-- Begin Dataset section --
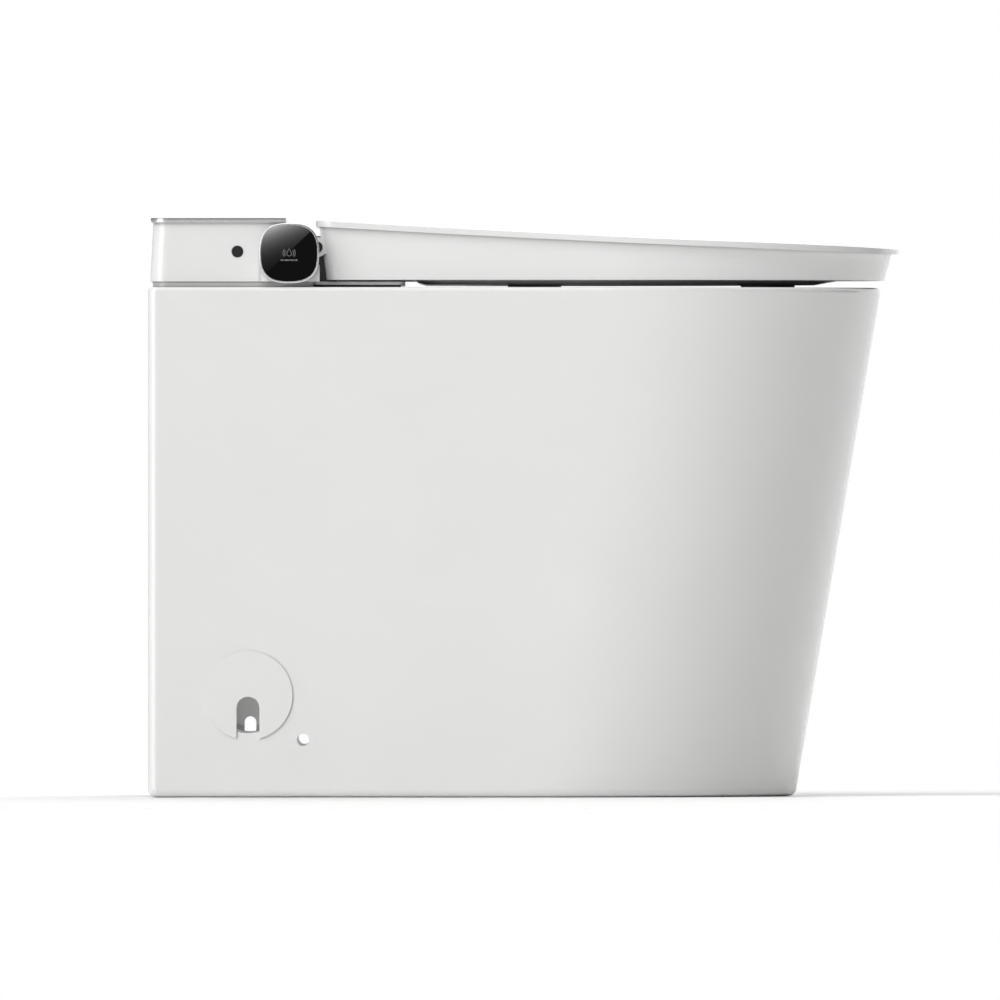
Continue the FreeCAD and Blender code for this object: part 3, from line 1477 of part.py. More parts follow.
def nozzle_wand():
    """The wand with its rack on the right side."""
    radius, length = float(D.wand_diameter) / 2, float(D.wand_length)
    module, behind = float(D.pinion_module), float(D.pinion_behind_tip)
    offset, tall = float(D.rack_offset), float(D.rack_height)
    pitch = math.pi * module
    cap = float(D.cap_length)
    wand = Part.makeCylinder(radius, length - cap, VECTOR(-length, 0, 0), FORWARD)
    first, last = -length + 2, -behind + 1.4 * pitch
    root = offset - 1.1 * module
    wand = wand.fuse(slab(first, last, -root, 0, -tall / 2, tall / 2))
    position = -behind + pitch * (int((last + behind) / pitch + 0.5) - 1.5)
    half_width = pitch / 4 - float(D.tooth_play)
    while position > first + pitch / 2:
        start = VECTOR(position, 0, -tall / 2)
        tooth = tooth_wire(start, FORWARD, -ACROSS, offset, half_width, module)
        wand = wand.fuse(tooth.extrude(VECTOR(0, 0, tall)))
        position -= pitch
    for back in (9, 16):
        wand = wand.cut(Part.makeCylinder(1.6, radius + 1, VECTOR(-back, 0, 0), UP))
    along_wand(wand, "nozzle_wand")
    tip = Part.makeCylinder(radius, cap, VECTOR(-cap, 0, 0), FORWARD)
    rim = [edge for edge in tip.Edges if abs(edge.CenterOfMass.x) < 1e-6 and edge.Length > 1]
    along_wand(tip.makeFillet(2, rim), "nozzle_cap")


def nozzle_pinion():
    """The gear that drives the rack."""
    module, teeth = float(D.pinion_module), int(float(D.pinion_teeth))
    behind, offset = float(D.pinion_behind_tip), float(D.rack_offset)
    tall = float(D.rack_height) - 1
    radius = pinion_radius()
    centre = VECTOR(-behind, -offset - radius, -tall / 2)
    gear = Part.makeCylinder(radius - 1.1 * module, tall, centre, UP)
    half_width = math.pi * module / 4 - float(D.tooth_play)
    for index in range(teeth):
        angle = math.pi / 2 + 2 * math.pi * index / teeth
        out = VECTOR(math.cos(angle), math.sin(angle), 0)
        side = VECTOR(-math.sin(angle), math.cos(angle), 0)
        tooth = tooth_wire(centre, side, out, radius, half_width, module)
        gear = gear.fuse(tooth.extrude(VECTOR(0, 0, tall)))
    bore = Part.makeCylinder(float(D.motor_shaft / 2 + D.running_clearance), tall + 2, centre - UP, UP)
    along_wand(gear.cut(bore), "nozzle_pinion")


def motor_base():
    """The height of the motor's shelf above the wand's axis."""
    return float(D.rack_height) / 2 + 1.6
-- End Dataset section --
**Requirements**
Give the complete listing a second time, exactly as it reads.

**Task result**
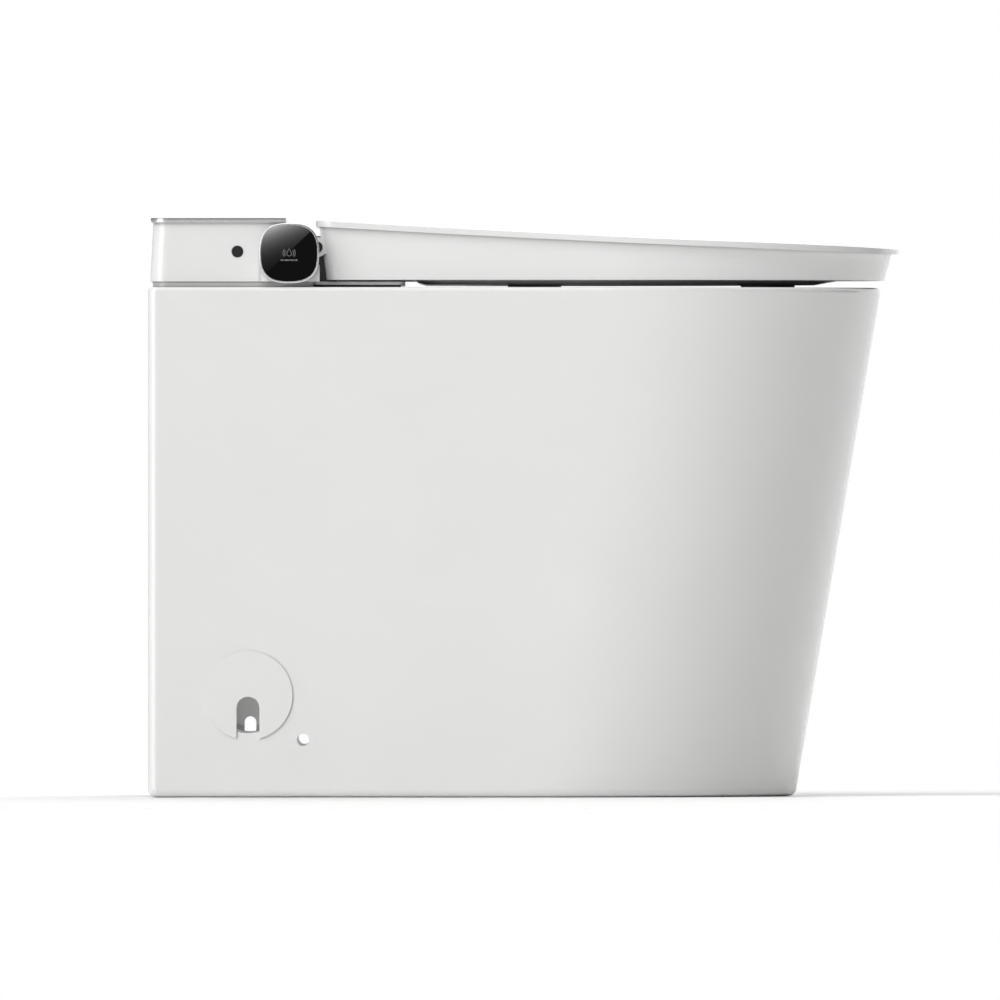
Continue the FreeCAD and Blender code for this object: part 3, from line 1477 of part.py. More parts follow.
def nozzle_wand():
    """The wand with its rack on the right side."""
    radius, length = float(D.wand_diameter) / 2, float(D.wand_length)
    module, behind = float(D.pinion_module), float(D.pinion_behind_tip)
    offset, tall = float(D.rack_offset), float(D.rack_height)
    pitch = math.pi * module
    cap = float(D.cap_length)
    wand = Part.makeCylinder(radius, length - cap, VECTOR(-length, 0, 0), FORWARD)
    first, last = -length + 2, -behind + 1.4 * pitch
    root = offset - 1.1 * module
    wand = wand.fuse(slab(first, last, -root, 0, -tall / 2, tall / 2))
    position = -behind + pitch * (int((last + behind) / pitch + 0.5) - 1.5)
    half_width = pitch / 4 - float(D.tooth_play)
    while position > first + pitch / 2:
        start = VECTOR(position, 0, -tall / 2)
        tooth = tooth_wire(start, FORWARD, -ACROSS, offset, half_width, module)
        wand = wand.fuse(tooth.extrude(VECTOR(0, 0, tall)))
        position -= pitch
    for back in (9, 16):
        wand = wand.cut(Part.makeCylinder(1.6, radius + 1, VECTOR(-back, 0, 0), UP))
    along_wand(wand, "nozzle_wand")
    tip = Part.makeCylinder(radius, cap, VECTOR(-cap, 0, 0), FORWARD)
    rim = [edge for edge in tip.Edges if abs(edge.CenterOfMass.x) < 1e-6 and edge.Length > 1]
    along_wand(tip.makeFillet(2, rim), "nozzle_cap")


def nozzle_pinion():
    """The gear that drives the rack."""
    module, teeth = float(D.pinion_module), int(float(D.pinion_teeth))
    behind, offset = float(D.pinion_behind_tip), float(D.rack_offset)
    tall = float(D.rack_height) - 1
    radius = pinion_radius()
    centre = VECTOR(-behind, -offset - radius, -tall / 2)
    gear = Part.makeCylinder(radius - 1.1 * module, tall, centre, UP)
    half_width = math.pi * module / 4 - float(D.tooth_play)
    for index in range(teeth):
        angle = math.pi / 2 + 2 * math.pi * index / teeth
        out = VECTOR(math.cos(angle), math.sin(angle), 0)
        side = VECTOR(-math.sin(angle), math.cos(angle), 0)
        tooth = tooth_wire(centre, side, out, radius, half_width, module)
        gear = gear.fuse(tooth.extrude(VECTOR(0, 0, tall)))
    bore = Part.makeCylinder(float(D.motor_shaft / 2 + D.running_clearance), tall + 2, centre - UP, UP)
    along_wand(gear.cut(bore), "nozzle_pinion")


def motor_base():
    """The height of the motor's shelf above the wand's axis."""
    return float(D.rack_height) / 2 + 1.6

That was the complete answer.